Ekurhuleni municipality spokesperson Zweli Dlamini advises homeowners to try to get rid of the rats by changing rat poisons regularly.

"It is important to note that rodents learn from others' mistakes. Therefore it is advisable to change the location of bait stations and also the type of poison from time to time," says Dlamini.

l The Ekurhuleni metropolitan municipality has devised a five-phase plan to eradicate rats and mice.

The plan includes clean-up campaigns to deal with illegal dumping and education campaigns for communities.

It has employed unusual and innovative ways to eradicate the pests, but some of these were not popular with residents.

The municipality introduced owls, whose prey includes small mammals such as rats and mice, but superstitious residents killed the birds.

It also introduced cages for residents to bait and trap the rodents, which Ekurhuleni spokesperson Dlamini thought were useful.

A bucket method, which involves a bucket half-filled with water and sunflower seeds to capture and drown the rats, has been used in experiments in Tembisa.

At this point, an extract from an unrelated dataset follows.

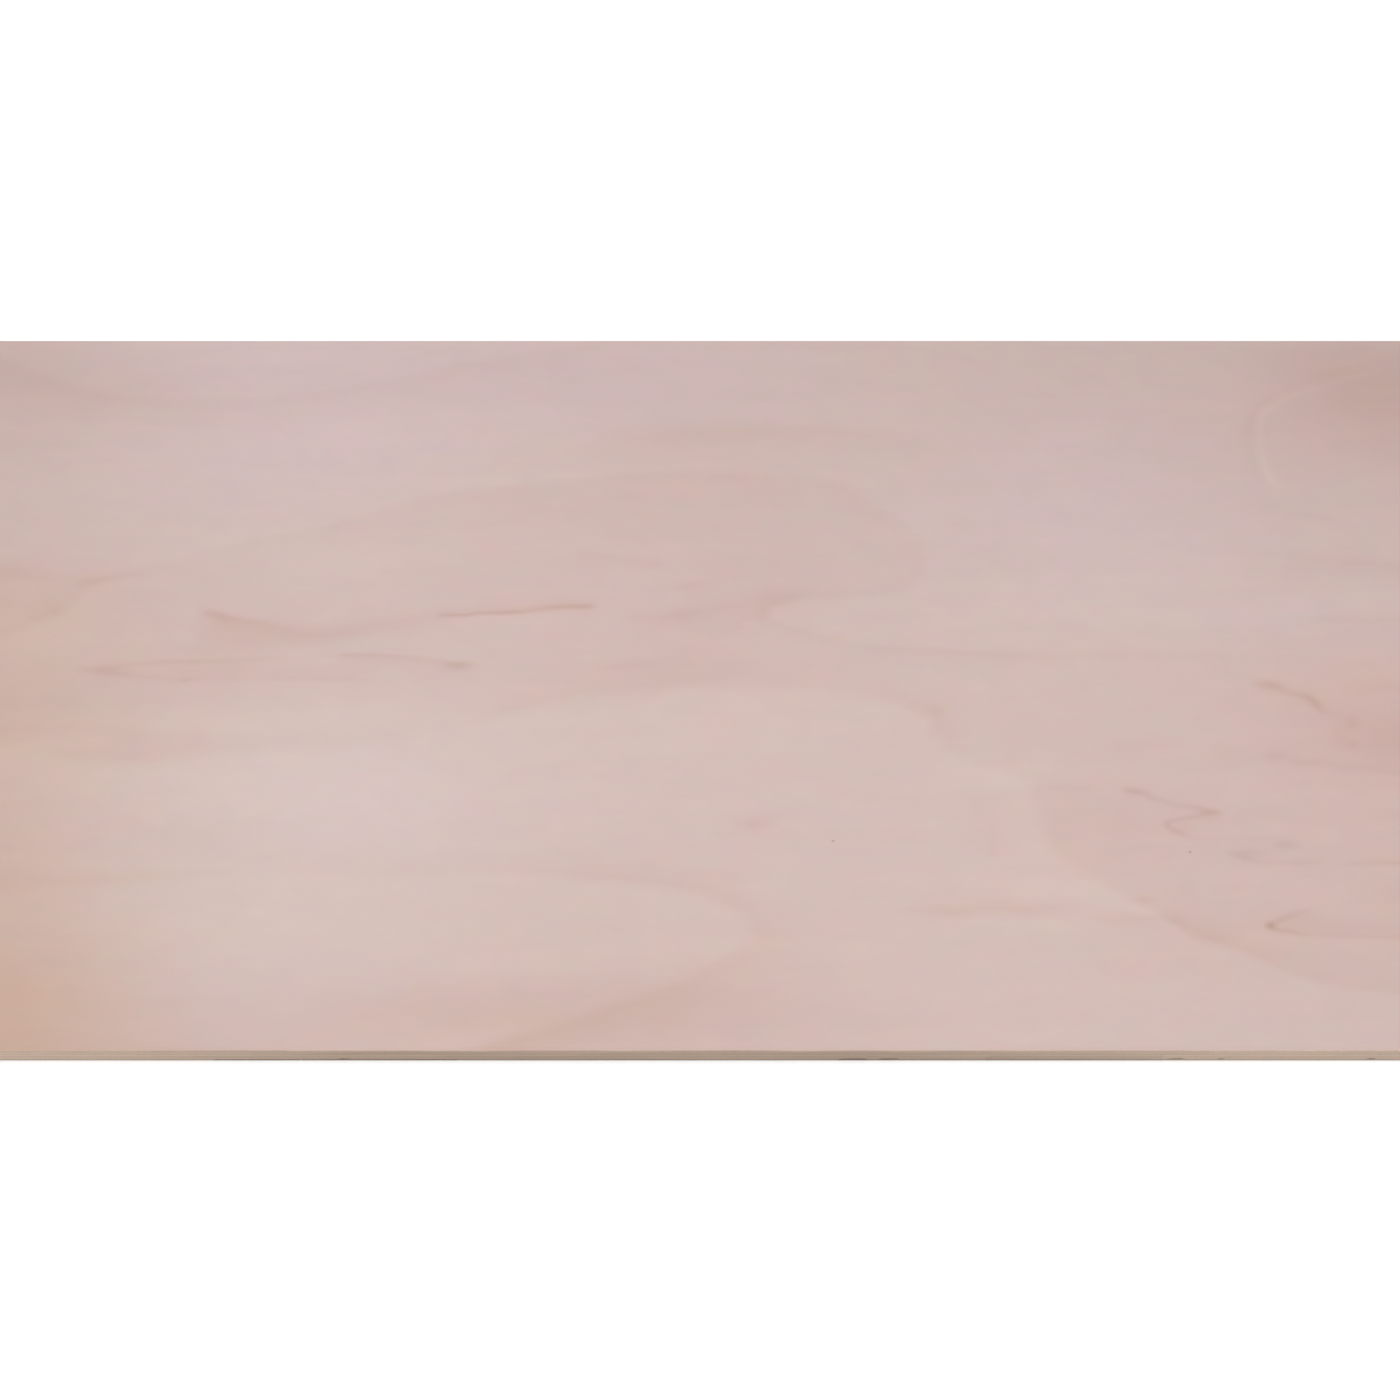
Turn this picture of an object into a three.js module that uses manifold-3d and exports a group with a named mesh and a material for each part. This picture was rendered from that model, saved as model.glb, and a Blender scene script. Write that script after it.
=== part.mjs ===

Dlamini says "starving" the rodents is an effective way of limiting their numbers or even eliminating them completely.

This means disposing of food in "rodent proof" bins and clearing food from pets' bowls, repairing leaking pipes and draining areas where stagnant water builds up, repairing cracks and holes in the house and also removing dense shrubs from the garden and clearing the premises of clutter.